Haptic feedback is one of those features that we take for granted. Whenever our mobile devices vibrate, we respond to whatever notification we have and keep moving. Most people don’t think about the technology that enables haptic feedback and what can be done to make it better. Strategic Polymers on the other hand, wants to usher in the next generation of haptic technology with what it calls Electro Mechanical Polymers or EMP.
The EMP is very small. It weighs less than 0.1 grams and is less than a tenth of a millimeter thick. This unassuming piece of technology is so small, it can be integrated into mobile devices without adding any noticeable weight or thickness. Strategic Polymers is hoping device manufacturers use this technology in their future products. If that happens, Strategic Polymers foresees a few scenarios where its EMPs can be used.
One of its concept devices is called the Awake Haptic Keyboard. The intention behind this keyboard is to make it a replacement for physical keyboards on smartphones and other devices. Since the EMPs are so small and thin, the overall device can be made thinner as well. The company also says its EMPs can bend 2mm from a flat surface. That means you get the impression of traditional physical keys without actually having traditional physical keys. Feedback is still given when keys are pressed.

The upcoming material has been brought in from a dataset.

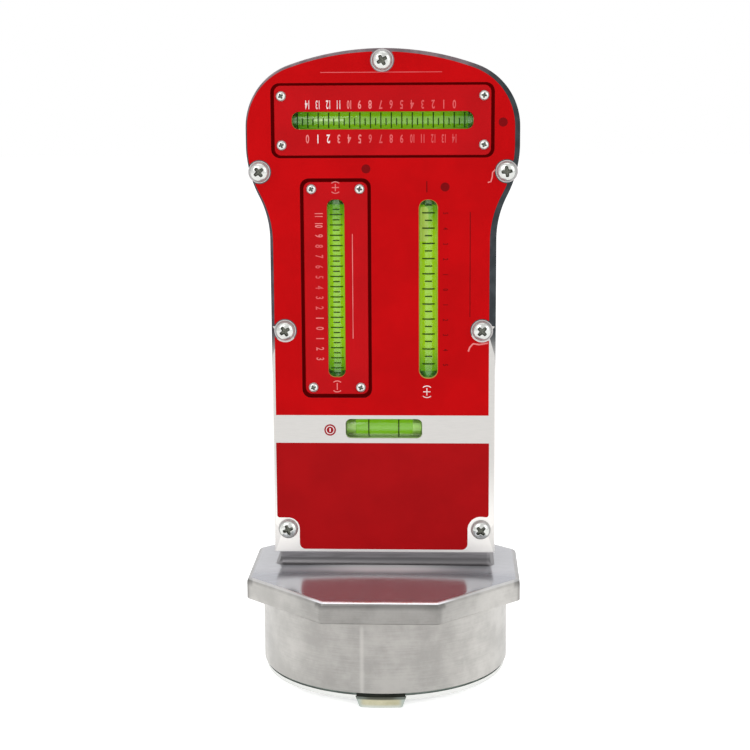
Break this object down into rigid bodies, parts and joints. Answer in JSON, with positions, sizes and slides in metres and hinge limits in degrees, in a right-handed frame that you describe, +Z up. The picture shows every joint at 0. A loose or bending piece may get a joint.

The other concept product that was shown off is called the Backtouch for smartphones. Backtouch allows just that – touching the back of your phone to perform a specific action. Christophe Ramstein, the CEO of Strategic Polymers, said it’ll be up to OEMs to decide how to implement Backtouch from a design perspective. Examples of Backtouch working with apps include map navigation, ebook reading and even a customized launcher (likely for Android). The idea behind the navigation app is you won’t have to keep looking at your device to know where you’re supposed to go. Instead, haptics will vibrate in specific areas of the phone to tell you to turn left and right. When reading an ebook, your fingers on the back of the phone can handle functions such as page turning and zooming. The same concept applies to the launcher. You’ll be able to use more than your thumb when navigating around your phone because of Backtouch. I can really see this being useful on phablets since it’s nearly impossible to reach areas of the touchscreen with the thumb alone.
Strategic Polymers isn’t directly selling any of the devices you see in this post. They’re just trying to get other companies to implement their technology. From there, it’ll up to the development community to come up with some really unique uses for it.